Ancora, forse, poco nota dalle nostre parti, Renée Ferrer è un’autrice paraguayana con una particolare inclinazione a descrivere magistralmente soprusi e prevaricazioni. Nata in un paese di dittature che le hanno affinato una natura pronta a cogliere le infinite sfaccettature del dolore, ha affidato al suo Ignominia le parole della poesia per esprimere ciò che ha provato nel visitare nel 1986 Yad Vashem, il museo dell’Olocausto in Israele, dove un’unica scarpina in un cubo, immagino, in plexiglas, fa mostra di sé e dell’infinito dolore che sprigiona, mentre davanti agli occhi dell’autrice prende forma la visione della bimba che diventa fumo e si disperde in cielo. Riporto, nella versione in lingua originale, la sua intensa poesia Scarpetta vuota: [http://www.logospoetry.org/biography.php?code_author=12312&code_language=ES]
ZAPATITO VACÍO A las víctimas niñas del Holocausto.

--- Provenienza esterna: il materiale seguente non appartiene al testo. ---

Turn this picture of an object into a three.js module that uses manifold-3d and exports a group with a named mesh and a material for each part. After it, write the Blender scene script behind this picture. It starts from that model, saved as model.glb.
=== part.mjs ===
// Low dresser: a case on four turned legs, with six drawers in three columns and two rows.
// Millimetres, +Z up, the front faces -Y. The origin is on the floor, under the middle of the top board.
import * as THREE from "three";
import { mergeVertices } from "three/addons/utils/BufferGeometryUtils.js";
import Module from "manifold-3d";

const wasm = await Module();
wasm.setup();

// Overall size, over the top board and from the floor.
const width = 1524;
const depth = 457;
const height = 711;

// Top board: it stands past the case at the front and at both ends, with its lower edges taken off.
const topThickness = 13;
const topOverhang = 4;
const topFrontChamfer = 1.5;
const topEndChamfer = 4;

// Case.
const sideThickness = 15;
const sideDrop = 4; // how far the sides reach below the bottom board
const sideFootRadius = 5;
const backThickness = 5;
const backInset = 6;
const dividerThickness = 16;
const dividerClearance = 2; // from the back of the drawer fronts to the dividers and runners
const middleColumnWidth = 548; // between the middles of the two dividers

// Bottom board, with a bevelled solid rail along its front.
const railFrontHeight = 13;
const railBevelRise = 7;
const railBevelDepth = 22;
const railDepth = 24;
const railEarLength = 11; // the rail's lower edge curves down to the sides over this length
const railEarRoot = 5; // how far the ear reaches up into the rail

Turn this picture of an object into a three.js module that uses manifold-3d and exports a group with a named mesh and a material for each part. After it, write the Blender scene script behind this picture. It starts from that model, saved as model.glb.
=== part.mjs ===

Dentro de un cubo transparente
(Museo del Holocausto)
un zapatito vacío.
Cuero blando o burdo lienzo
impregnado del abultado recuerdo de los dedos.
Inerme
y un tanto anonadado
y, por detrás, gastado.
Lleva manchas de campo ensombrecido,
corridas a un balón de trapo
y un olor que penetra por los ojos.
Como único botín:
atesorado.
Desde su cavidad la carne niña
por viles chimeneas llovió al cielo;
desplomó su inocencia a las estrellas;
avergonzó a la luz,
pacientemente, hediendo.
I musicofili più attenti [o attempati?] avranno riscontrato la medesima immagine cruda e lirica al tempo stesso nella canzone del 1964 Auschwitz, la canzone del bambino nel vento, scritta da un allora sconosciuto Guccini; [la canzone infatti fu resa nota dall’Equipe 84 nel 1966, e dai Nomadi perché Francesco non era ancora iscritto alla SIAE].
In questi giorni Papa Francesco ha visitato il tempio maggiore a Roma, nell’anno del giubileo della misericordia, ad aggiungere il terzo anello nella catena della speranza. Ma l’intolleranza religiosa è purtroppo sempre in agguato e specchietto per le allodole per una strumentalizzazione fondamentalista. Qualsiasi la matrice, il terrorismo ha una sola faccia. Beato un paese senza santi né eroi?